The alternative to setting up your own processes and software in-house is to outsource AR management to an accounts receivable management service.

That would free up your time to focus on other aspects of the business. But it would likely cost much more to pay for receivable management services than for your own staffer or contractor, or simply use software in-house. 

The other major drawback to hiring a service is a lack of transparency. Most companies outsource AR management for the wrong reasons. These reasons are that it’s time-consuming, it’s a complex and tedious process that businesses don’t want to handle it. By making this mistake and removing the operational complexity, you are also losing out on the opportunity to create and foster a strong customer relationship. Your customer relations are extremely valuable. It also disconnects your communication with your clients, making it more difficult to maintain relationships as well as handle payment issues when you need to.

Sometimes it might be the right move for your company to outsource AR but ask yourself if you are doing it for the right reasons. If you are outsourcing only because of the operations of AR then this is a mistake. Instead, opt for using specialized AR software that will keep this process internal and will do most of the heavy lifting of the collection process thanks to automation. Keeping AR internally ensures you are adding value to your customer relations, and you are sending invoices and reminders at appropriate times and to the right points of contact. External AR management simply does not have the insights that you have in your own business and will likely fail at providing the right service and keeping good relations with your customers. Outsourcing accounts receivable also makes it harder to facilitate communication among your teams to keep everyone in the loop about their clients.

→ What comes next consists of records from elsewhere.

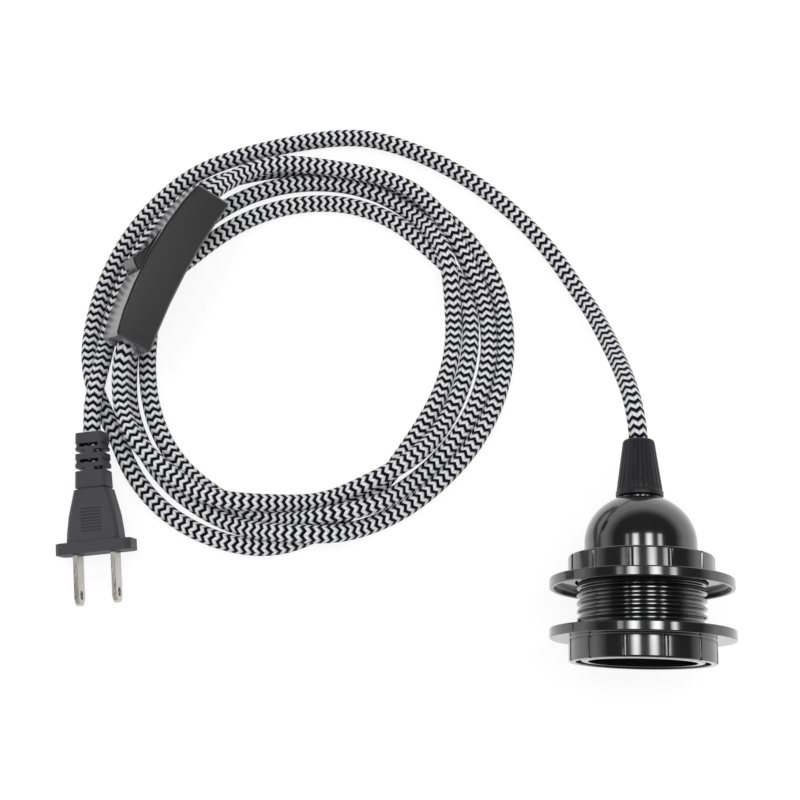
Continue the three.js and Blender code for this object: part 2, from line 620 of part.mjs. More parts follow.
// Brass strips on the base plate: the fulcrum of the see-saw contact, the fixed contact, the neutral link.
function fulcrumStrip() {
  const floor = plateTop(0) + gap;
  const top = bridgeZ - gap;
  const foot = { half: 2.4, height: 0.8 };
  const shoulder = floor + foot.height;
  const outline = [
    [-foot.half, floor], [foot.half, floor], [foot.half, shoulder], [0.8, shoulder],
    [0.35, top], [-0.35, top], [-0.8, shoulder], [-foot.half, shoulder],
  ];
  return plate(outline, bridge.width - 2 * gap).translate([rocker.x, 0, 0]);
}

function fixedStrip() {
  const tipSwing = (bridge.length / 2) * Math.sin(rad(bridge.swing));
  const x = rocker.x + bridge.length / 2 - 1.2;
  const top = bridgeZ - tipSwing - gap;
  const low = plateTop(x) + gap;
  const tail = x + 4.6;
  const outline = [
    [x - 1.6, low], [tail, low - gap], [tail, low + 0.4], [x + 1.2, low + 0.5], [x + 1.2, top], [x - 1.6, top],
  ];
  return plate(outline, bridge.width - 2 * gap);
}

function neutralStrip() {
  const floor = plateTop(0) + gap;
  const half = neutral.length / 2;
  const bar = block(-half, half, -neutral.width / 2, neutral.width / 2, floor, floor + neutral.height);
  const bore = rodX(neutral.bore / 2, -half - 1, half + 1, 0, floor + neutral.height / 2, 10);
  return bar.subtract(bore).translate([0, neutral.y, 0]);
}

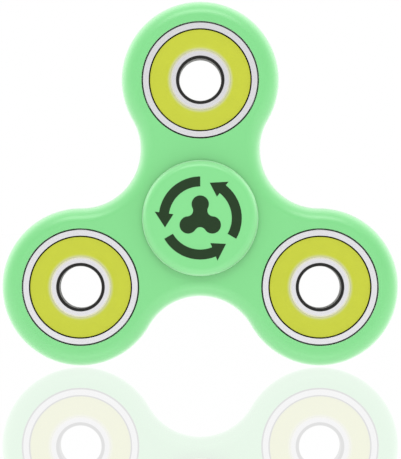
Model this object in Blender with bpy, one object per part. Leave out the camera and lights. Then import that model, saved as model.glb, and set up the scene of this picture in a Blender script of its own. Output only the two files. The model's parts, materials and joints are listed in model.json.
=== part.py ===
"""A three-lobed fidget spinner that turns on four ball bearings of the 8 x 22 x 7 mm size.

The model is in metres with +Z up. The origin is the middle of the centre bearing, and
the spin axis is Y. The front cap faces -Y. The spinner stands upright, with one lobe on
top and the rims of the other two at the bottom.

Every turned piece is drawn as a half section of (radius, depth) points, where depth runs
along Y and is negative on the front side, and is then spun around the Y axis.
"""

import math

import bmesh
import bpy
from mathutils import Matrix, Vector

MM = 0.001

# Ball bearing, the same size in all four seats
BORE_RADIUS = 4.0 * MM
RING_RADIUS = 11.0 * MM
BEARING_HALF_WIDTH = 3.5 * MM
PITCH_RADIUS = 7.5 * MM
BALL_RADIUS = 1.9845 * MM
BALLS = 7
RACEWAY_RADIUS = 2.2 * MM
INNER_LAND_RADIUS = 6.05 * MM
OUTER_LAND_RADIUS = 8.95 * MM
SEAL_SHELF = 2.45 * MM
INNER_STEP_RADIUS = 5.75 * MM
OUTER_RECESS_RADIUS = 9.85 * MM
RING_CORNER = 0.3 * MM
BORE_LEAD_IN = 0.6 * MM

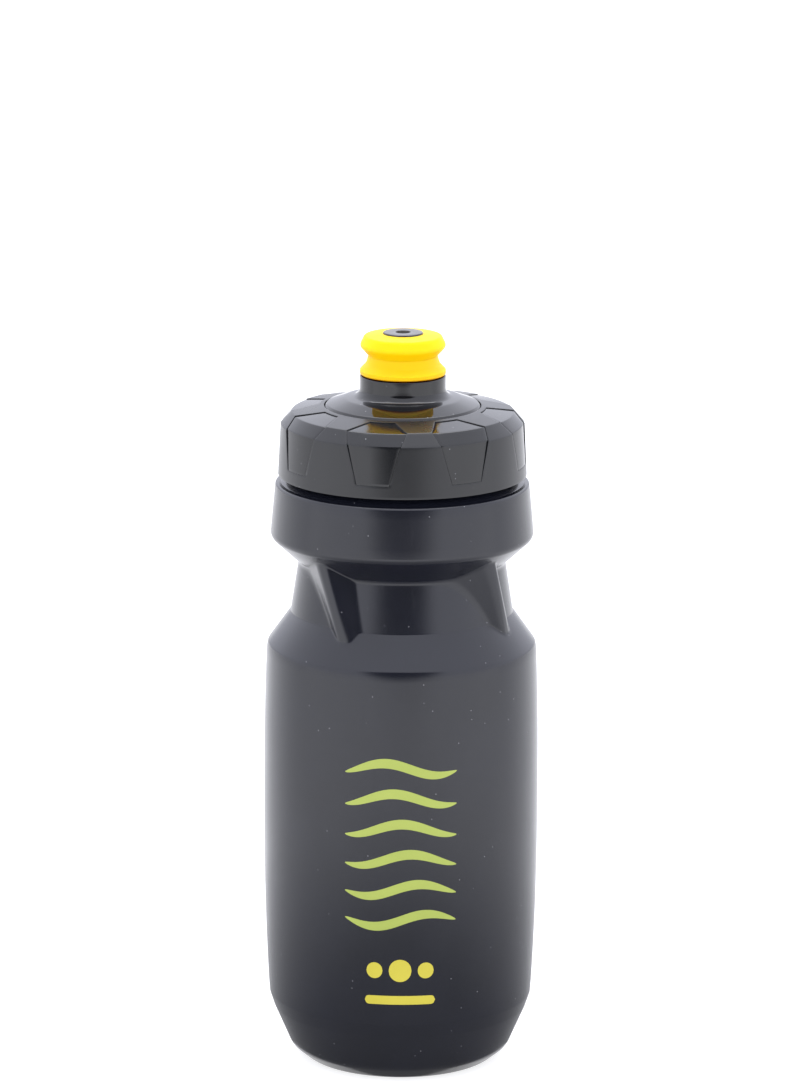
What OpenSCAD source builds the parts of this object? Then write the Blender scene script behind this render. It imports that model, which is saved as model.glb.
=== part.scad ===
// Sports squeeze bottle with a screw cap and a push-pull spout.
// Millimetres. Origin: centre of the base. +Z up. The printed front faces -Y.

/* [Bottle body] */
// Largest diameter of the bottle, at mid height
body_d = 73.8; // [73:0.1:75]
// Height of the widest band, which is a true cylinder
band_h = 14; // [10:1:20]
// Wall thickness of the blow-moulded bottle
wall = 1.2; // [0.9:0.1:1.4]
// Height of the shoulder crease above the base
shoulder_z = 115; // [113:0.5:117]
// Rise of the hollow under the base
punt_h = 3; // [2:0.5:4]

/* [Waist] */
// Radius of the waist floor just under the collar
waist_top_r = 27.7; // [27:0.1:28.5]
// Radius of the waist floor at the shoulder
waist_low_r = 29.8; // [29:0.1:30.5]
// Radius of the narrow crests of the ribs
rib_crest_r = 32; // [31.5:0.1:32.3]
// Number of ribs, and of the pockets between them
rib_count = 4; // [4:1:4]

/* [Collar and neck] */
// Height of the top face of the collar
collar_top_z = 159.2; // [158.8:0.1:159.6]
// Largest radius of the collar, at its lower edge
collar_r = 35.3; // [34.5:0.05:35.5]
// Outside radius of the threaded neck
neck_r = 29; // [28.8:0.1:29.2]
// Height of the bottle's rim
rim_z = 172.5; // [172:0.1:172.5]

/* [Thread] */
// Rise of the cap in one turn
lead = 4.5; // [4.2:0.1:4.8]
// Turns of thread on the neck and in the cap
thread_turns = 1.25; // [1:0.05:1.25]
// How far a thread stands out of its wall
thread_h = 1.1; // [0.9:0.05:1.1]
// Play between the flanks, and between crest and wall
thread_gap = 0.3; // [0.25:0.05:0.35]

/* [Cap] */
// Height of the cap's lower edge
cap_z = 161.4; // [161:0.1:161.6]
// Outside radius of the cap at its lower edge
cap_low_r = 33.25; // [33:0.05:33.6]
// Outside radius of the cap under its chamfer
cap_high_r = 32.55; // [32.2:0.05:32.8]
// Thickness of the grip sleeve
sleeve_t = 1.4; // [1.2:0.1:1.5]
// Number of windows in the grip sleeve
window_count = 8; // [8:1:8]
// Depth of the windows below the sleeve's outside
window_depth = 0.45; // [0.4:0.05:0.9]
// Turn of the windows about the axis
window_turn = -13.8; // [-22:0.1:22]

/* [Spout and nozzle] */
// Outside radius of the spout
spout_r = 11.5; // [11.2:0.1:11.8]
// Top of the spout, just under the nozzle
spout_z = 188.2; // [188:0.1:188.3]
// Radius of the bore that the nozzle's piston slides in
bore_r = 9.3; // [9.2:0.05:9.4]
// Radial play of the sliding fits
slide_gap = 0.08; // [0.05:0.01:0.1]
// Travel of the nozzle from shut to open
nozzle_travel = 6; // [5:0.5:6]
// Radius of the head of the valve post
post_r = 5.3; // [5:0.05:5.5]
// Height of the whole bottle, to the top of the valve post
total_h = 199.8; // [199.7:0.1:200]

/* [Hidden] */
$fn = 96;
body_r = body_d / 2;
bulge_r = 800;
shoulder_r = 35.92;
neck_foot_w = 3.5;
neck_foot_h = 2.8;
band_z = 67;
thread_z = 164;
thread_base_w = 2.4;
thread_crest_w = 1;
neck_crest_r = neck_r + thread_h;
cap_bore_r = neck_crest_r + thread_gap;
cap_crest_r = cap_bore_r - thread_h;
flank_offset = (thread_base_w + thread_crest_w) / 2 - thread_gap / 2 + 0.1;
seat_z = rim_z + 1.5;
seat_in_r = 25.4;
cap_edge_z = 175.2;
cap_brow_z = 178.5;
cap_brow_r = 29.6;
window_sill_z = cap_z + 3.4;
window_low_w = 4.5;
window_edge_w = 7.3;
window_brow_w = 8.2;
window_tip_w = 3.4;
window_tip_r = 22.3;
dome_r = 20.8;
dome_z = 180;
guide_z = 175;
guide_r = 12.3;
seat_r = 10.6;
seat_top_z = 177.2;
lip_z = 186.8;
stem_r = 8.65;
core_in_r = 6.9;
low_anchor = [10.2, 189.3, 190.3];
high_anchor = [10, 195.2, 196.4];
core_top_z = 197.4;
piston_top_z = lip_z - nozzle_travel;
piston_h = 2.4;
piston_z = piston_top_z - piston_h;
groove_h = 1.2;
bite_z = spout_z + 0.25;
bite_skin = 0.02;
orifice_gap = 0.06;
dimple_h = 0.6;

// ---- outlines: paths of [radius, height, corner radius], inside on the left ----

function unit(v) = v / norm(v);
function left_of(v) = [-v[1], v[0]];
function flat(p) = [p[0], p[1]];
function heading(c, i) = unit(flat(c[i + 1]) - flat(c[i]));
function turns_left(c, i) = cross(heading(c, i - 1), heading(c, i)) > 0;

// Moves a path inwards by t. Outer corners get tighter and inner corners wider.
function inset(c, t) =
    [for (i = [0 : len(c) - 1])
        let (a = left_of(heading(c, max(i - 1, 0))),
             b = left_of(heading(c, min(i, len(c) - 2))),
             p = flat(c[i]) + t * (a + b) / (1 + a * b),
             ends = i == 0 || i == len(c) - 1,
             r = ends || c[i][2] == 0 ? 0 : max(0, c[i][2] + (turns_left(c, i) ? -t : t)))
        [max(p[0], 0), p[1], r]];

// One rounded corner, as the points of its arc.
function corner(a, p, b, r, n = 3) =
    let (u = unit(a - p), v = unit(b - p), half = acos(u * v) / 2,
         c = p + unit(u + v) * r / sin(half),
         s = p + u * r / tan(half) - c, e = p + v * r / tan(half) - c,
         turn = atan2(cross(s, e), s * e), start = atan2(s[1], s[0]))
    [for (k = [0 : n]) c + r * [cos(start + turn * k / n), sin(start + turn * k / n)]];

function rounded(c) =
    [for (i = [0 : len(c) - 1])
        for (p = i == 0 || i == len(c) - 1 || c[i][2] < 0.05
                 ? [flat(c[i])]
                 : corner(flat(c[i - 1]), flat(c[i]), flat(c[i + 1]), c[i][2]))
            p];

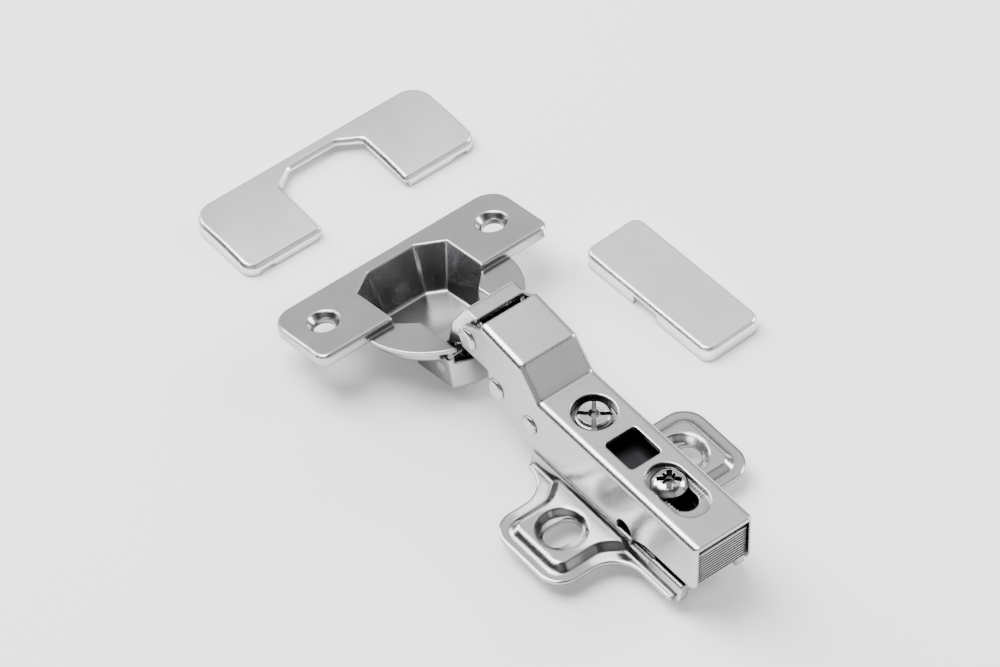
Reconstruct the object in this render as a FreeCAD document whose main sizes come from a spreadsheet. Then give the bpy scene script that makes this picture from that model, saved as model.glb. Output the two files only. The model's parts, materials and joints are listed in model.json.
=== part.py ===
import FreeCAD, Part
import math
import os
import Sketcher

# Concealed cabinet hinge with its clip mounting plate and two loose covers.
# The origin is the middle of the plate's two screw slots, on its underside.
# X runs along the hinge arm to its rear end, Z points away from the cabinet.

os.makedirs("parts", exist_ok=True)
doc = FreeCAD.newDocument("CabinetHinge")
sheet = doc.addObject("Spreadsheet::Sheet", "Sizes")


class Size:
    # A length with its value and with the expression that binds it to the sheet.
    def __init__(self, text, value):
        self.text = text
        self.value = value

    def __add__(self, other):
        other = asSize(other)
        return Size(f"({self.text} + {other.text})", self.value + other.value)

    def __radd__(self, other):
        return asSize(other) + self

    def __sub__(self, other):
        other = asSize(other)
        return Size(f"({self.text} - {other.text})", self.value - other.value)

    def __rsub__(self, other):
        return asSize(other) - self

    def __mul__(self, other):
        other = asSize(other)
        return Size(f"({self.text} * {other.text})", self.value * other.value)

    def __rmul__(self, other):
        return asSize(other) * self

    def __truediv__(self, other):
        other = asSize(other)
        return Size(f"({self.text} / {other.text})", self.value / other.value)

    def __neg__(self):
        return Size(f"(0 - {self.text})", -self.value)


def asSize(number):
    if isinstance(number, Size):
        return number
    return Size(f"({number})", float(number))


def cosine(angle):
    return Size(f"cos({angle.text} * 1 deg)", math.cos(math.radians(angle.value)))


def sine(angle):
    return Size(f"sin({angle.text} * 1 deg)", math.sin(math.radians(angle.value)))


class Table:
    # Holds each named size of the sheet.
    pass


d = Table()

sizes = {
    # Fits and gaps
    "runningGap": 0.05,
    "looseGap": 0.3,
    "threadGap": 0.06,
    "sideGap": 0.4,
    "springSideGap": 0.51875,
    "leverSpringGap": 1.35,
    "leverNotchGap": 0.95,
    # Mounting plate
    "plateHolePitch": 32,
    "plateSlotWidth": 5.6,
    "plateSlotLength": 8.8,
    "plateFront": 19.2,
    "plateRear": 28.3,
    "footHalf": 10,
    "footFront": 18.6,
    "footRear": 27.1,
    "rimThickness": 0.9,
    "ridgeHalf": 7.9,
    "ridgeTop": 3.9,
    "plateSheet": 1.7,
    "wingReach": 26.7,
    "wingHalf": 11,
    "wingCorner": 5.5,
    "wingFillet": 7,
    "fieldInset": 2.2,
    "fieldTop": 2.3,
    "fieldSlope": 52,
    "screwRimRadius": 5.7,
    "ridgeNotchStart": 12.2,
    "ridgeNotchEnd": 18.6,
    # Arm
    "armSheet": 1.1,
    "armWidth": 15.6,
    "armTop": 18.6,
    "armRear": 32,
    "creaseX": -18.4,
    "humpRearX": -24.2,
    "humpRearTop": 24.9,
    "humpFrontX": -37,
    "humpFrontTop": 26.4,
    "earFrontX": -42.9,
    "earBottom": 15.1,
    "armFoot": 4.2,
    "armRearFoot": 4.9,
    "roofRound": 1.6,
    "sideScrewX": -9.5,
    "sideRecessRadius": 4.9,
    "sideRecessDepth": 2.6,
    "clampX": 14.4,
    "clampTravel": 5.1,
    "clampRecessHalf": 4.33,
    "clampRecessDepth": 1.3,
    "clampLedge": 1.5,
    "windowFrontX": -1.6,
    "windowRearX": 7.4,
    "windowHalf": 4.1,
    "windowCorner": 1,
    # Link pivots in the arm and their pins
    "outerPivotX": -41,
    "outerPivotZ": 19,
    "innerPivotX": -31.7,
    "innerPivotZ": 11.65,
    "crossPinX": -20.6,
    "crossPinZ": 10.3,
    "linkPinRadius": 1.6,
    "crossPinRadius": 1.5,
    "outerHeadRadius": 2.6,
    "innerHeadRadius": 2.5,
    "crossHeadRadius": 2.2,
    "rivetHeadHeight": 0.8,
    # Cup
    "cupTilt": 12.4,
    "cupPlaneX": -70.85,
    "cupPlaneZ": 8.85,
    "cupHolePitch": 45,
    "cupHoleOffset": 9.4,
    "cupRadius": 17.5,
    "cupLipRadius": 18.8,
    "cupSheet": 1,
    "flangeBack": 9.5,
    "flangeFront": 10.1,
    "flangeHalf": 30.5,
    "flangeCorner": 5.5,
    "skirtHeight": 2.5,
    "shoulderLevel": 1.7,
    "bandDepth": 5.6,
    "bandDraft": 15,
    "flangeRound": 0.5,
    "cupFloorRound": 1.6,
    "cupScrewRadius": 2.4,
    "cupScrewRimRadius": 3.65,
    "troughHalf": 12.3,
    "throatHalf": 7.9,
    "troughFloor": 11,
    "throatFloor": 12,
    "troughDraft": 14.5,
    "notchDepth": 6.5,
    "outerLegX": 21,
    "outerLegDepth": 9,
    "innerLegX": 23.5,
    "innerLegDepth": 4.8,
    "outerLegRadius": 1.2,
    "innerLegRadius": 1,
    # Links
    "linkSheet": 1.2,
    "outerWrapRadius": 5.7,
    "outerWrapReach": 2.9,
    # Clip base, shoe and lever
    "baseTop": 13.2,
    "baseFrontX": -17.5,
    "baseRearX": 24,
    "baseSheet": 1.1,
    "shoeThickness": 1.1,
    "shoeFrontX": -15,
    "shoeRearX": 24,
    "leverPinX": 9.7,
    "leverPinZ": 6,
    "leverPinRadius": 1.5,
    "leverTop": 15.4,
    "leverRearX": 31.3,
    "leverFoot": 6.3,
    "ribPitch": 0.75,
    "ribDepth": 0.45,
    "screwHeadRadius": 3.95,
    "screwShankRadius": 2,
    "screwTurn": 50,
    # Springs
    "springWire": 0.65,
    "springRadius": 2.45,
    "springTurns": 4,
    "leverSpringWire": 0.2,
    # Loose covers
    "floorLevel": -3.9,
    "coverSheet": 1,
    "cupCoverLength": 62.4,
    "cupCoverWidth": 21.8,
    "cupCoverHeight": 3.5,
    "cupCoverX": -109.7,
    "cupCoverY": 10.3,
    "coverCrown": 92,
    "coverLip": 1.7,
    "armCoverLength": 39.2,
    "armCoverWidth": 15.6,
    "armCoverHeight": 3.9,
    "armCoverX": -39.4,
    "armCoverY": 46.2,
    "armCoverTurn": 2.6,
}
for row, (name, number) in enumerate(sizes.items(), 1):
    sheet.set(f"A{row}", name)
    sheet.set(f"B{row}", str(number))
    sheet.setAlias(f"B{row}", name)
    setattr(d, name, Size(f"Sizes.{name}", float(number)))
doc.recompute()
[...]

Keep in mind that if you think that outsourcing your AR management will solve the issue of collecting unpaid invoices then you are wrong. The issue often lies internally and only you can fix this within your business. With that being said, if you do choose to outsource AR management, make sure you are using collaborative software so that different team members can easily pick up at varying touch points throughout the collection process. Software like Upflow for instance centralizes and tracks real-time customer payment timelines and cash applications. It allows the intervention of any team member at any time when necessary.

Remember that even if you outsource your AR management someone from your business will always have to get involved. AR management can be a tedious process but it’s not something that you will completely be able to outsource.